--- START OF GIVEN DATA ---

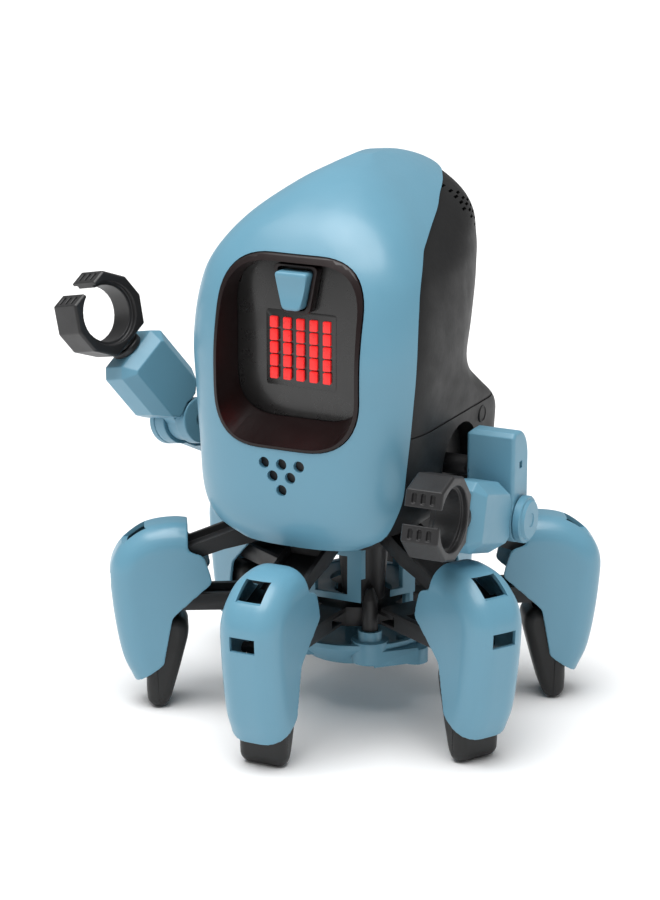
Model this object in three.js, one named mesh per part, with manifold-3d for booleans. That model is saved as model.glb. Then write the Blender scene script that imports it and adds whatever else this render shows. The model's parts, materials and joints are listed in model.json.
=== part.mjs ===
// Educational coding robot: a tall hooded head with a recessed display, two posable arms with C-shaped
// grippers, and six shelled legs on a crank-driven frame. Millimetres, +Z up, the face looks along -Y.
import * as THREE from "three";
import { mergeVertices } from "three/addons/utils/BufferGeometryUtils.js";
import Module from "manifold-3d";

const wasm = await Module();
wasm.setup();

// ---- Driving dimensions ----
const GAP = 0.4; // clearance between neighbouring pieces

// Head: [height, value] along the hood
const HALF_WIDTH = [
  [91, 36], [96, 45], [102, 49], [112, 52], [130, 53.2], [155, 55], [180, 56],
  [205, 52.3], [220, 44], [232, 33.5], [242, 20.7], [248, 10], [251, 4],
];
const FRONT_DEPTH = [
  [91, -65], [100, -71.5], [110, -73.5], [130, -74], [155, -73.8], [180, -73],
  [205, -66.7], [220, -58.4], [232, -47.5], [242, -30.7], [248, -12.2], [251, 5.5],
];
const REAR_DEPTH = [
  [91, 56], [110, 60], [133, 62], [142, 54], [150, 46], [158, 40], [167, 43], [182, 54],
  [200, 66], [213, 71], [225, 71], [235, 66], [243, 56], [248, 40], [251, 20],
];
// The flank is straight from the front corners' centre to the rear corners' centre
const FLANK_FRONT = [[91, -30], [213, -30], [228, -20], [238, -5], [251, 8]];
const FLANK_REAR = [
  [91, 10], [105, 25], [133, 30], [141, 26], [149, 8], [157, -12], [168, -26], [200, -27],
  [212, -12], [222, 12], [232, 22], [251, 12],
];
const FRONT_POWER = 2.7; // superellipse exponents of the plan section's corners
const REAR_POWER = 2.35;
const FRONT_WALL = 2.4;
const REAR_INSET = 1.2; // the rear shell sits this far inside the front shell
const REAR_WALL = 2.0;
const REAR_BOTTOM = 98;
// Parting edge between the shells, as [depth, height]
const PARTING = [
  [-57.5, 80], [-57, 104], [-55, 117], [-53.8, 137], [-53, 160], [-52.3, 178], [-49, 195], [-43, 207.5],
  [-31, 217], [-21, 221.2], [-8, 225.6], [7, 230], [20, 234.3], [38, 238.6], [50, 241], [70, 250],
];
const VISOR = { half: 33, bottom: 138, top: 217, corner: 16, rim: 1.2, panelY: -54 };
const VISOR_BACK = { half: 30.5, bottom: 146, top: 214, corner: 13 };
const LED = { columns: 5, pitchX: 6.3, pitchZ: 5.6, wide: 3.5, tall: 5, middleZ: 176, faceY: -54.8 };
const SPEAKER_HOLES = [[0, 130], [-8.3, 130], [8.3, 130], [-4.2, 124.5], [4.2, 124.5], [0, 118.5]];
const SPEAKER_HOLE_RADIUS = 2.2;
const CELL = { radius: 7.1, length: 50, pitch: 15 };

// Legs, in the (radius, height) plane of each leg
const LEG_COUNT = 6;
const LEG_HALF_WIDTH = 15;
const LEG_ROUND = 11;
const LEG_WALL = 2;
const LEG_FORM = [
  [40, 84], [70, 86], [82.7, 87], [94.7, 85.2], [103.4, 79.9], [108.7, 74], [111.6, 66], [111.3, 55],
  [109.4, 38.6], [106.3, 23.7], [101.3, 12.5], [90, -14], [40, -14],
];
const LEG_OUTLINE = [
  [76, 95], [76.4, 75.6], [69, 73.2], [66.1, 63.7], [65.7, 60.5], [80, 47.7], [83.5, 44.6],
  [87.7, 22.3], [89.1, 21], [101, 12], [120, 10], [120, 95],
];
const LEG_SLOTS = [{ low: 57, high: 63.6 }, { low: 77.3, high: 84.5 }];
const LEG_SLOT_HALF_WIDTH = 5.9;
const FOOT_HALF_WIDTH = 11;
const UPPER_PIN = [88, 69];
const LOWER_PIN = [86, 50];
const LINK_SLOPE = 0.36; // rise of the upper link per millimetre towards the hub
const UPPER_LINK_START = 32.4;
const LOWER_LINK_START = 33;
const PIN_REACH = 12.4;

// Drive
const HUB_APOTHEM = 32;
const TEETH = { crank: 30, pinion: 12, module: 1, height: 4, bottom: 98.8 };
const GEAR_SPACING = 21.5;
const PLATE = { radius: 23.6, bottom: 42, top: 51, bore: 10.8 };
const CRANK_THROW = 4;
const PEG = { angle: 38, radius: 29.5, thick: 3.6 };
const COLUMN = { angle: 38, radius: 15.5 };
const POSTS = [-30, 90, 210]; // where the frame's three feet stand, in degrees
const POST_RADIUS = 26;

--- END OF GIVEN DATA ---

Starting at the top of the data above, repeat every line exactly until the line containing "const GAP = 0.4;" has been given, then stop.

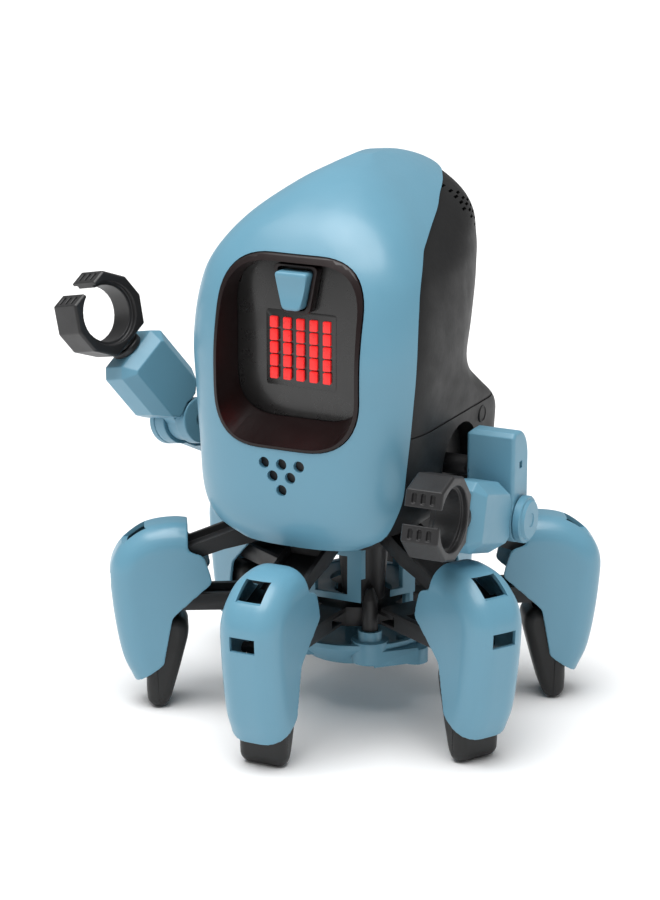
Model this object in three.js, one named mesh per part, with manifold-3d for booleans. That model is saved as model.glb. Then write the Blender scene script that imports it and adds whatever else this render shows. The model's parts, materials and joints are listed in model.json.
=== part.mjs ===
// Educational coding robot: a tall hooded head with a recessed display, two posable arms with C-shaped
// grippers, and six shelled legs on a crank-driven frame. Millimetres, +Z up, the face looks along -Y.
import * as THREE from "three";
import { mergeVertices } from "three/addons/utils/BufferGeometryUtils.js";
import Module from "manifold-3d";

const wasm = await Module();
wasm.setup();

// ---- Driving dimensions ----
const GAP = 0.4; // clearance between neighbouring pieces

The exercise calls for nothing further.